Many gaming architectural solutions devised for the support of Massively Multiplayer Online Games are based on the idea of resorting to different nodes, distributed throughout the network, that manage a redundant game state. Indeed, it is well known that these approaches, which replicate the game state across multiple hosts, may ensure high levels of game availability and fault-tolerance. It is also widely accepted that the maintenance of game state consistency across several nodes results as a crucial issue to be addressed. According to this approach, in fact, game events generated by players during a gaming session must be locally processed by all nodes to guarantee that the game computation is kept consistent with those of all other nodes in the game system. This ensures that all game participants will perceive the same game evolution. Several studies have been performed on synchronization models for online games . The most common approach to keep synchronized and consistent the state of an event-based distributed game is based on the idea of guaranteeing that all nodes receive the same information needed to correctly update the replicated game state (reliable event delivery) as well as process this information according to a unique order (typically a timestamp-based order). This, in fact, ensures the consistency of the replicated game state. Unfortunately, it is well known that the use of globally ordered, reliable transmission strategies may result in performance degradation if smart synchronization solutions are not utilized.
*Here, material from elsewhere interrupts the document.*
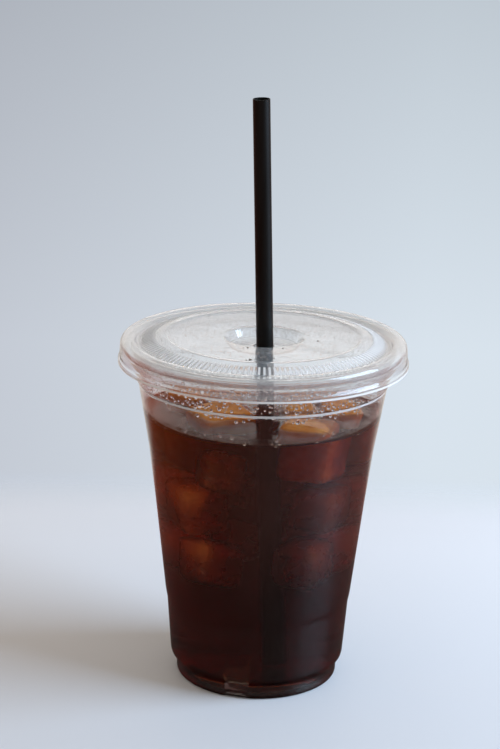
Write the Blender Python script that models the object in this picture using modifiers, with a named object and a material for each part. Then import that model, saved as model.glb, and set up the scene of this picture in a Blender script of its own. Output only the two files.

Along this line, there exist novel mechanisms that adopt a “time bucket”-based approach. In essence, these schemes delay and order events (before being processed) for a time that should be long enough to prevent disordering. In other words, the responsiveness of the application is voluntarily decreased with the aim of eliminating inconsistencies. The problem with all these schemes is mainly concerned with the size of the time bucket, which should be large enough to permit the reception of all game events generated by players within their related bucket without jeopardizing the interactivity degree. Thus, alternative solutions are needed for the support of online games deployed over very dynamic and mutable networks.

There is an emerging need for mechanisms that try to speed up the game event processing activity with the aim of guaranteeing an acceptable interactivity degree among players while maintaining game consistency.

In line with this, several synchronization schemes have been recently presented which adopt optimistic approaches that process game events as soon as they are received and adopt “detect-and-correct” strategies able to rollback the computation when incorrect and inconsistent game states are computed.

As an additional alternative, schemes exist that exploit the semantics of the game to relax reliability and ordering delivery requirements in order to speed up the event delivery and the event processing activities, thus guaranteeing an augmented interactivity degree to users without loosing game consistency.